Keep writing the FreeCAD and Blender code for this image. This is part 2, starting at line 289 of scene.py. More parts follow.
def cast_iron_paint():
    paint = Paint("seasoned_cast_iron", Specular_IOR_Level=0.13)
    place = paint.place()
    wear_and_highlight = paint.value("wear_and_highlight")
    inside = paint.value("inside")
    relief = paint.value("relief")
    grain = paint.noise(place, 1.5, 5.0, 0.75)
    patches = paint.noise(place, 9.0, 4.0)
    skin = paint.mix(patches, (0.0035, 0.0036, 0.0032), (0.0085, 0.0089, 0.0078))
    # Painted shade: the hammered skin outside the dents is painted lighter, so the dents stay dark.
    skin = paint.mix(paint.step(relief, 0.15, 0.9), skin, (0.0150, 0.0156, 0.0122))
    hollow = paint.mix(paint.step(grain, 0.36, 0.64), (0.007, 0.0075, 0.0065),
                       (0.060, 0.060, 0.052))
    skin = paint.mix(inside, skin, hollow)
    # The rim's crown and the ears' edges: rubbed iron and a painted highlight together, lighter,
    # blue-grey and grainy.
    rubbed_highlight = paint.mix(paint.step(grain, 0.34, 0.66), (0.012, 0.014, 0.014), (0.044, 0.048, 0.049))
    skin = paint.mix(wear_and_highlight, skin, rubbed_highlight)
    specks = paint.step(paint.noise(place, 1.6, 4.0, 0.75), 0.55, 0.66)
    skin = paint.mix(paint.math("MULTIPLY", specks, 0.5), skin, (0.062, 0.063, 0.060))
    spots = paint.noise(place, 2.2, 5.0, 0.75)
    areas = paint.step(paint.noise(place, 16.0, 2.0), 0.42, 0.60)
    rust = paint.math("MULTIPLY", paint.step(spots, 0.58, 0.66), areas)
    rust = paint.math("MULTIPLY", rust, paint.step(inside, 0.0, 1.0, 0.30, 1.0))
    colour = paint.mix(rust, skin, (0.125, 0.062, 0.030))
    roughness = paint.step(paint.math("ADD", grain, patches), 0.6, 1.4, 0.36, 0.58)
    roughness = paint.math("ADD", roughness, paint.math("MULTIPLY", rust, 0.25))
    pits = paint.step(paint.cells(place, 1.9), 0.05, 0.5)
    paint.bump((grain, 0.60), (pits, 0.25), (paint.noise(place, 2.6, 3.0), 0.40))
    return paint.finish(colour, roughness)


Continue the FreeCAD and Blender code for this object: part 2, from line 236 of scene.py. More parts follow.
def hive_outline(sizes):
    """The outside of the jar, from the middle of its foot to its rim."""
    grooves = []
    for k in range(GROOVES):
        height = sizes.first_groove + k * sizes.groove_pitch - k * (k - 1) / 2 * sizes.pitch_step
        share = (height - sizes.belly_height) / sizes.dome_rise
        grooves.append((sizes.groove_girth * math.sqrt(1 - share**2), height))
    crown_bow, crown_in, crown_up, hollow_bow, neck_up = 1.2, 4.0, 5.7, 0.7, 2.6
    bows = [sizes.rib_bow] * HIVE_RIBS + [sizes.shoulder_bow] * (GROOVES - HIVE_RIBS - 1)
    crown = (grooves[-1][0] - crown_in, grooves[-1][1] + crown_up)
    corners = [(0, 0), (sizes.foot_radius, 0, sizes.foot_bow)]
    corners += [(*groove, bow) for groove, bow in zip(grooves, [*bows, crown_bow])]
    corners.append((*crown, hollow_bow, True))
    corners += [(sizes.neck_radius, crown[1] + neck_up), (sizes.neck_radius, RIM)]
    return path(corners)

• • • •

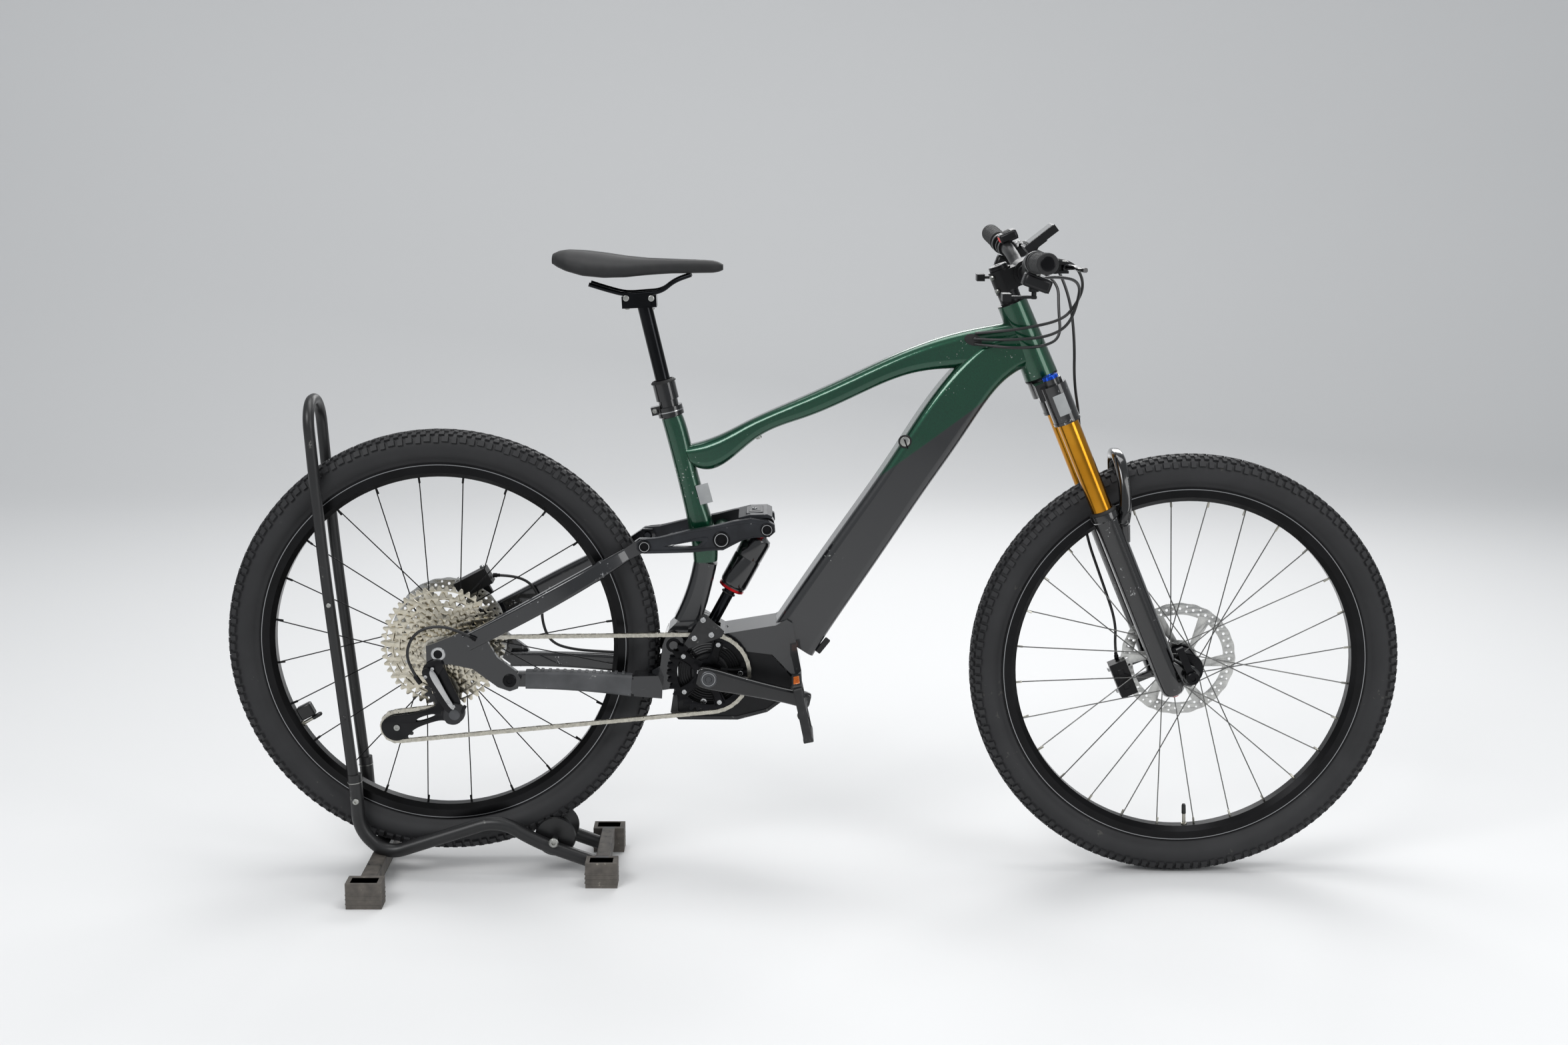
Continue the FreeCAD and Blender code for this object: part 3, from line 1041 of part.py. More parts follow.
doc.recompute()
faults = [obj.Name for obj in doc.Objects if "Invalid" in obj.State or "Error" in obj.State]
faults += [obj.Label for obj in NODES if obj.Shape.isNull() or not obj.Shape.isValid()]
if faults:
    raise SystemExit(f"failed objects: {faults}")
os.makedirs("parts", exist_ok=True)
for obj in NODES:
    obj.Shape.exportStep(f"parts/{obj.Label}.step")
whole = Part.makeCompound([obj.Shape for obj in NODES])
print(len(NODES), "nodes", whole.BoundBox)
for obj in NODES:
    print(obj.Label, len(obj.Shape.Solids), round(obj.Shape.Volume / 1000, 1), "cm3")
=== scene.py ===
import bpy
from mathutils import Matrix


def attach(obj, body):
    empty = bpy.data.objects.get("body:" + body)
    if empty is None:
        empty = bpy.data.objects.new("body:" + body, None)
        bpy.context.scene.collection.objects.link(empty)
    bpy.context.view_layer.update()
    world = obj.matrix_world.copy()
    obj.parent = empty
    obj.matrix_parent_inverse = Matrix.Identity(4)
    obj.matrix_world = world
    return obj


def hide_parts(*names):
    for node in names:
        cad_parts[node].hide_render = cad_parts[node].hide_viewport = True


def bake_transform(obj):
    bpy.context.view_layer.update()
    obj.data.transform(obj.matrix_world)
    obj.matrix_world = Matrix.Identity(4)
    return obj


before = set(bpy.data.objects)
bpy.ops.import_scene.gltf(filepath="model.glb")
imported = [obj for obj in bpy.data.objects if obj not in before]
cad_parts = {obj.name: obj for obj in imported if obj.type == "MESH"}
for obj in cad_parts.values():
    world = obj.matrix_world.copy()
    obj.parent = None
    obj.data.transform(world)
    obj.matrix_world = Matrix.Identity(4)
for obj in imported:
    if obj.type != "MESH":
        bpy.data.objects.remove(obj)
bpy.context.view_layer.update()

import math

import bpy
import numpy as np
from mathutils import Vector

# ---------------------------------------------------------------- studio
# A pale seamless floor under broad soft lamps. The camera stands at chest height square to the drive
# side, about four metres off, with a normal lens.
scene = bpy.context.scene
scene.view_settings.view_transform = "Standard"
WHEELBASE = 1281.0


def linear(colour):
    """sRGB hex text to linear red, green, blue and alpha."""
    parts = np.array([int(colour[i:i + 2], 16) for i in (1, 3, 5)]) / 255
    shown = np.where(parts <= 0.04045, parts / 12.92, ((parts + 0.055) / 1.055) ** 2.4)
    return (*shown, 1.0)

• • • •

## Problem
Transcribe the records above exactly, beginning at the line that contains "doc.recompute()" and ending with the line that contains "import math", both included, and nothing else.

## Task answer
doc.recompute()
faults = [obj.Name for obj in doc.Objects if "Invalid" in obj.State or "Error" in obj.State]
faults += [obj.Label for obj in NODES if obj.Shape.isNull() or not obj.Shape.isValid()]
if faults:
    raise SystemExit(f"failed objects: {faults}")
os.makedirs("parts", exist_ok=True)
for obj in NODES:
    obj.Shape.exportStep(f"parts/{obj.Label}.step")
whole = Part.makeCompound([obj.Shape for obj in NODES])
print(len(NODES), "nodes", whole.BoundBox)
for obj in NODES:
    print(obj.Label, len(obj.Shape.Solids), round(obj.Shape.Volume / 1000, 1), "cm3")
=== scene.py ===
import bpy
from mathutils import Matrix


def attach(obj, body):
    empty = bpy.data.objects.get("body:" + body)
    if empty is None:
        empty = bpy.data.objects.new("body:" + body, None)
        bpy.context.scene.collection.objects.link(empty)
    bpy.context.view_layer.update()
    world = obj.matrix_world.copy()
    obj.parent = empty
    obj.matrix_parent_inverse = Matrix.Identity(4)
    obj.matrix_world = world
    return obj


def hide_parts(*names):
    for node in names:
        cad_parts[node].hide_render = cad_parts[node].hide_viewport = True


def bake_transform(obj):
    bpy.context.view_layer.update()
    obj.data.transform(obj.matrix_world)
    obj.matrix_world = Matrix.Identity(4)
    return obj


before = set(bpy.data.objects)
bpy.ops.import_scene.gltf(filepath="model.glb")
imported = [obj for obj in bpy.data.objects if obj not in before]
cad_parts = {obj.name: obj for obj in imported if obj.type == "MESH"}
for obj in cad_parts.values():
    world = obj.matrix_world.copy()
    obj.parent = None
    obj.data.transform(world)
    obj.matrix_world = Matrix.Identity(4)
for obj in imported:
    if obj.type != "MESH":
        bpy.data.objects.remove(obj)
bpy.context.view_layer.update()

import math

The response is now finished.